**What is expected**: Repeat exactly, please, the lines that begin at the start of the listing and end at the line holding "VALVE_FACE_X, VALVE_R, GAS_Z)".
⁂
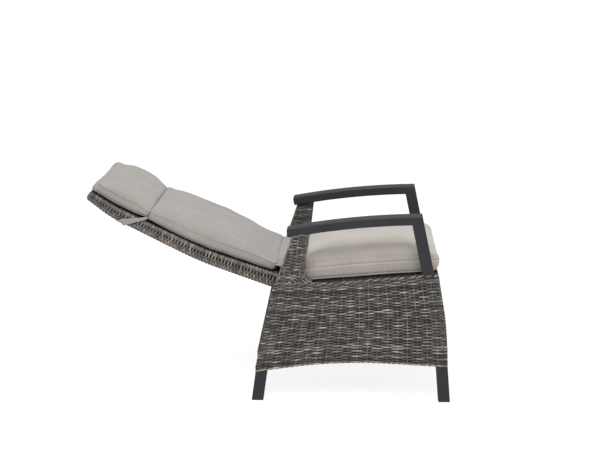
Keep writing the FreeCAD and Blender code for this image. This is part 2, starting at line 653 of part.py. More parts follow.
def valve_pin():
    return rod_x(CYLINDER_FRONT_X - 16.0, VALVE_FACE_X, VALVE_R, GAS_Z)


def release_head():
    """Block on the front of the gas spring: it carries the release arm and the fixing eye."""
    x = CYLINDER_FRONT_X
    block = Part.makeBox(GAS_PIN_X + 12.0 - x, 24.0, 28.0, to_row((x, GAS_Z - 14.0), -12.0))
    pocket = Part.makeBox(34.0, 8.0, 40.0, to_row((x + 3.0, GAS_Z - 9.0), -4.0))
    bore = rod_x(x - 1.0, x + 4.0, VALVE_R + 0.5, GAS_Z)
    post = Part.makeBox(5.0, 8.0, 24.0, to_row((CABLE_END_X, GAS_Z + 14.0), -4.0))
    hole = rod_x(CABLE_END_X - 1.0, CABLE_END_X + 6.0, CABLE_R + 0.2, GAS_Z + RELEASE_REACH + RELEASE_DROP)
    pins = rod_y((GAS_PIN_X, GAS_Z), LEVER_PIN_R, -20.0, 20.0)
    arm_pin = rod_y(RELEASE_PIVOT, 2.5, -20.0, 20.0)
    return block.fuse(post).cut(pocket).cut(bore).cut(hole).cut(pins).cut(arm_pin)


def release_arm():
    """Rocker that the cable pulls at the top and that pushes the valve pin at the bottom."""
    x = VALVE_FACE_X + CLEAR
    top = GAS_Z + RELEASE_REACH + RELEASE_DROP
    arm = prism([(x, GAS_Z - 5), (x + 8, GAS_Z - 5), (x + 13, GAS_Z + RELEASE_DROP), (x + 9, top + 6),
                 (x + 2, top + 6), (x + 2, GAS_Z + RELEASE_DROP)], [2, 4, 6, 3, 3, 0], -3.5, 3.5)
    wire_hole = rod_x(x - 5.0, x + 20.0, 2.2, top)
    return arm.cut(rod_y(RELEASE_PIVOT, 2.5 + BUSH_CLEAR, -10.0, 10.0)).cut(wire_hole)


def release_arm_pin():
    return rod_y(RELEASE_PIVOT, 2.5, -12.0, 12.0)


def gas_bracket():
    """Bracket under the middle seat rail that holds the front of the gas spring."""
    top_z = 404.6
    cheek = prism([(GAS_PIN_X - 16, top_z), (GAS_PIN_X + 16, top_z), (GAS_PIN_X + 10, GAS_Z - 12),
                   (GAS_PIN_X - 10, GAS_Z - 12)], [0, 0, 10, 10], 12.6, 16.6)
    web = Part.makeBox(32.0, 33.2, 4.0, to_row((GAS_PIN_X - 16, top_z - 4.0), -16.6))
    bracket = cheek.fuse(mirrored(cheek)).fuse(web).cut(rod_y((GAS_PIN_X, GAS_Z), LEVER_PIN_R, -20.0, 20.0))
    return bracket.cut(cross_tube((GAS_PIN_X, 418.0), IN + 1.0, -degrees(SEAT_SLOPE), wall=12.4))


def gas_pin():
    head = rod_y((GAS_PIN_X, GAS_Z), 8.0, 16.6, 19.0)
    return rod_y((GAS_PIN_X, GAS_Z), LEVER_PIN_R, -19.0, 19.0).fuse(head).fuse(mirrored(head))


# ---- release button and cable ----
def button_hole():
    return rod_y((BUTTON_X, BUTTON_Z), BUTTON_BARREL_R, -(OUT - ARM_WIDTH) - 28.0, -(OUT - ARM_WIDTH) + 1.0)


def button_housing():
    """Round housing let into the inner side of the right armrest."""
    face = -(OUT - ARM_WIDTH)
    centre = (BUTTON_X, BUTTON_Z)
    body = rod_y(centre, BUTTON_BARREL_R, face - 27.0, face)
    body = body.fuse(rod_y(centre, BUTTON_R + 4.5, face, face + 1.5))
    body = body.cut(rod_y(centre, BUTTON_R + BUSH_CLEAR, face - 24.0, face + 5.0))
    return body.cut(rod_x(BUTTON_X + 6.0, BUTTON_X + 30.0, CABLE_R + 0.1, BUTTON_Z, CABLE_Y))


def release_button():
    face = -(OUT - ARM_WIDTH)
    cap = rod_y((BUTTON_X, BUTTON_Z), BUTTON_R, face - 12.0, face + 1.5 + BUTTON_TRAVEL + 0.5)
    return cap.makeFillet(1.5, [edge for edge in cap.Edges if edge.BoundBox.YMin > face + 5.0
                                and edge.BoundBox.YLength < 1e-3])


def button_spring():
    """Coil spring between the button and the closed end of its housing."""
    face = -(OUT - ARM_WIDTH)
    length, wire_r, coil_r, sides = 12.0 - 2 * 0.6, 0.5, 4.5, 8
    coil = Part.makeHelix(2.4, length, coil_r)
    section = Part.makePolygon([Vector(coil_r + wire_r * cos(2 * pi * i / sides), 0,
                                       wire_r * sin(2 * pi * i / sides)) for i in range(sides + 1)])
    spring = Part.Wire(coil).makePipeShell([section], True, True)
    spring.rotate(Vector(0, 0, 0), Vector(1, 0, 0), -90)
    spring.translate(to_row((BUTTON_X, BUTTON_Z), face - 24.0 + 0.6))
    return spring


def cable_route():
    """From the button housing along the arm, down the upright and the leg, then under the seat."""
    y = CABLE_LEG_Y
    return [to_row((BUTTON_X + 9.0, BUTTON_Z), CABLE_Y), to_row((BUTTON_X + 28.0, BUTTON_Z + 1.5), CABLE_Y),
            to_row((BUTTON_X + 52.0, BUTTON_Z + 4.0), y), to_row((227, 655), y), to_row((278, 450), y),
            to_row((290, 388), y), to_row((280, 384), -200.0), to_row((225, 376), 0.0),
            to_row((CABLE_END_X, GAS_Z + RELEASE_REACH + RELEASE_DROP), 0.0)]


def release_cable():
    return routed(cable_route(), CABLE_BEND, CABLE_R)


def cable_wire():
    """Bare inner wire between the cable's end and the release arm, with its nipple behind the arm."""
    top = GAS_Z + RELEASE_REACH + RELEASE_DROP
    wire = rod_x(VALVE_FACE_X - 6.0, CABLE_END_X, 0.8, top)
    nipple = rod_x(VALVE_FACE_X - 6.0, VALVE_FACE_X - 1.5, 3.0, top)
    return wire.fuse(nipple)


def make_room(nodes):
    """Cuts woven skins and plates back from the tubes, screws and cable that pass through them."""
    passage = routed(cable_route(), CABLE_BEND, CABLE_R + 1.5)
    nodes["front_leg_right"] = nodes["front_leg_right"].cut(passage)
    screws = nodes["arm_rear_screws"].Solids + nodes["arm_front_screws"].Solids
    arm = arm_bar(0.0, ARM_EDGE_RADIUS).fuse(arm_tail())
    upright = prism(*band(UPRIGHT_LINE, UPRIGHT, extend=6.0), OUT - ARM_WIDTH, OUT)
    side_block = prism(SIDE_OUTLINE, SIDE_RADII, IN, OUT)
    for side, turned in (("_left", lambda shape: shape), ("_right", mirrored)):
        tubes = [nodes[name + side] for name in ("rear_leg", "front_leg", "post_stay", "lower_side_rail",
                                                 "top_side_rail")]
        brackets = nodes["arm_brackets"].Solids
        woven = without(nodes["side_weave" + side], tubes + [turned(upright)])
        nodes["side_weave" + side] = largest_solid(woven)
        woven = without(nodes["post_weave" + side], tubes + brackets + [turned(arm), turned(side_block)])
        nodes["post_weave" + side] = largest_solid(woven)
        rail = without(nodes["top_side_rail" + side], nodes["arm_spigots"].Solids + [turned(upright)])
        nodes["top_side_rail" + side] = largest_solid(rail)
        nodes["armrest" + side] = without(nodes["armrest" + side], screws)
        nodes["arm_upright" + side] = without(nodes["arm_upright" + side], screws)
        nodes["seat_deck_weave"] = nodes["seat_deck_weave"].cut(turned(upright))
    nodes["arm_spigots"] = without(nodes["arm_spigots"], screws)
    nodes["arm_brackets"] = without(nodes["arm_brackets"], screws)
    nodes["armrest_right"] = nodes["armrest_right"].cut(button_hole())
    nodes["pivot_brackets"] = without(nodes["pivot_brackets"], nodes["seat_rails"].Solids
                                      + [nodes["seat_deck_weave"]])


def build():
    nodes = {}
    frame = side_frame()
    for name, shape in frame.items():
        nodes[name + "_left"] = shape
    nodes["side_weave_left"] = side_weave()
    nodes["post_weave_left"] = post_weave()
    nodes["armrest_left"] = armrest()
    nodes["arm_upright_left"] = arm_upright()
    for name in [name for name in nodes if name.endswith("_left")]:
        nodes[name.replace("_left", "_right")] = mirrored(nodes[name])
    nodes["seat_rails"] = seat_rails()
    nodes["lower_rails"] = lower_rails()
    nodes["front_apron_weave"] = apron(rear=False)
    nodes["rear_apron_weave"] = apron(rear=True)
    nodes["seat_deck_weave"] = seat_deck()
    nodes["foot_glides"] = foot_glides()
    nodes["seat_cushion"] = prism(SEAT_CUSHION, SEAT_RADII, -SEAT_CUSHION_WIDTH / 2, SEAT_CUSHION_WIDTH / 2)
    nodes["back_cushion"] = prism(BACK_CUSHION, BACK_CUSHION_RADII, -BACK_CUSHION_WIDTH / 2,
                                  BACK_CUSHION_WIDTH / 2)
    nodes["head_cushion"] = prism(HEAD_CUSHION, HEAD_RADII, -BACK_CUSHION_WIDTH / 2, BACK_CUSHION_WIDTH / 2)
    nodes["arm_brackets"] = arm_brackets()
    nodes["arm_spigots"] = arm_spigots()
    nodes["arm_rear_screws"], nodes["arm_front_screws"] = arm_screws()
    nodes["pivot_brackets"] = pivot_brackets()
    nodes["pivot_pins"] = pivot_pins()
    nodes["pivot_nuts"] = pivot_nuts()
    nodes["pivot_bushes"] = pivot_bushes()
    nodes["recline_stop_pads"] = stop_pads()
    nodes["back_tube_left"], nodes["back_tube_right"] = back_tubes()
    nodes["back_cross_tubes"] = back_cross_tubes()
    nodes["back_pivot_tube"] = pivot_tube()
    nodes["back_weave"] = back_weave()
    nodes["head_strap"] = head_strap()
    nodes["lever_plates"] = lever_plates()
    nodes["lever_pin"] = lever_pin()
    nodes["gas_rod_eye"] = rod_eye()
    nodes["gas_rod"] = gas_rod()
    nodes["gas_piston"] = gas_piston()
    nodes["gas_cylinder"] = gas_cylinder()
    nodes["valve_pin"] = valve_pin()
    nodes["release_head"] = release_head()
    nodes["release_arm"] = release_arm()
    nodes["release_arm_pin"] = release_arm_pin()
    nodes["gas_spring_bracket"] = gas_bracket()
    nodes["gas_spring_pin"] = gas_pin()
    nodes["button_housing"] = button_housing()
    nodes["release_button"] = release_button()
    nodes["button_spring"] = button_spring()
    nodes["release_cable"] = release_cable()
    nodes["release_cable_wire"] = cable_wire()
    make_room(nodes)
    return nodes


os.makedirs("parts", exist_ok=True)
for node, shape in build().items():
    shape.exportStep("parts/" + node + ".step")
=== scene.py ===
"""Looks of the reclining garden armchair: real woven strands, simulated cushions and finished materials.

Metres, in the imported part's frame: +X the way the sitter faces, +Y to the sitter's left, +Z up.
"""
import json
from math import cos, pi, radians, sin

import bpy
import numpy as np
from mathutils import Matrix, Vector
from mathutils.bvhtree import BVHTree


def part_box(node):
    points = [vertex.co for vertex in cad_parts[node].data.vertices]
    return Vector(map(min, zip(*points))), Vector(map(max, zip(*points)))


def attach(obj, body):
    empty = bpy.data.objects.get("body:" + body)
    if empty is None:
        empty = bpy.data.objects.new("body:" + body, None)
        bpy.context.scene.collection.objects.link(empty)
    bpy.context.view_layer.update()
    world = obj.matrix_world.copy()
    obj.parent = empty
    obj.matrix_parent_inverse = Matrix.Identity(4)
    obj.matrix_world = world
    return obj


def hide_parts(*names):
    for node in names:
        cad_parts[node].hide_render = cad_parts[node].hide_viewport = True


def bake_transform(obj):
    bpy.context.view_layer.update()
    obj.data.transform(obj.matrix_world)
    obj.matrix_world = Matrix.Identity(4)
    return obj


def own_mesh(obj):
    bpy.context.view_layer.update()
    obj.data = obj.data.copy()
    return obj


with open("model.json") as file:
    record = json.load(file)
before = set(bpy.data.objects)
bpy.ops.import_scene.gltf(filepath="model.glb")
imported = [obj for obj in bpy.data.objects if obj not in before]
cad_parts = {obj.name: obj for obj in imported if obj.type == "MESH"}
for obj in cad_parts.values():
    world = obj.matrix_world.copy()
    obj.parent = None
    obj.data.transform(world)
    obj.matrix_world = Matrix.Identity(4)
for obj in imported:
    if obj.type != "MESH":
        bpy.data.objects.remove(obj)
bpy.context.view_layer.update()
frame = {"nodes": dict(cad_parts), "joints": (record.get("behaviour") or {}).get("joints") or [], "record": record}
scene = bpy.context.scene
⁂
**Written solution**:
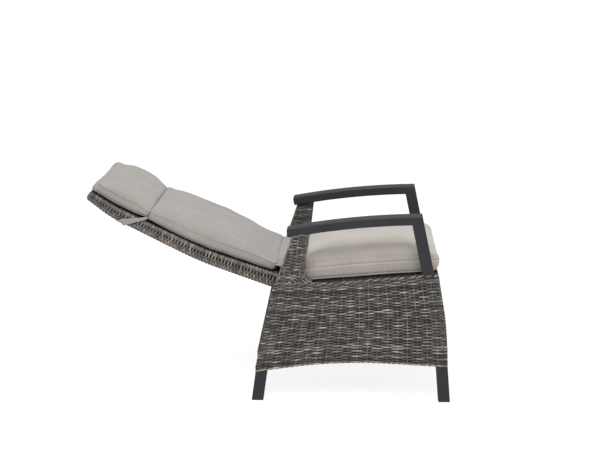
Keep writing the FreeCAD and Blender code for this image. This is part 2, starting at line 653 of part.py. More parts follow.
def valve_pin():
    return rod_x(CYLINDER_FRONT_X - 16.0, VALVE_FACE_X, VALVE_R, GAS_Z)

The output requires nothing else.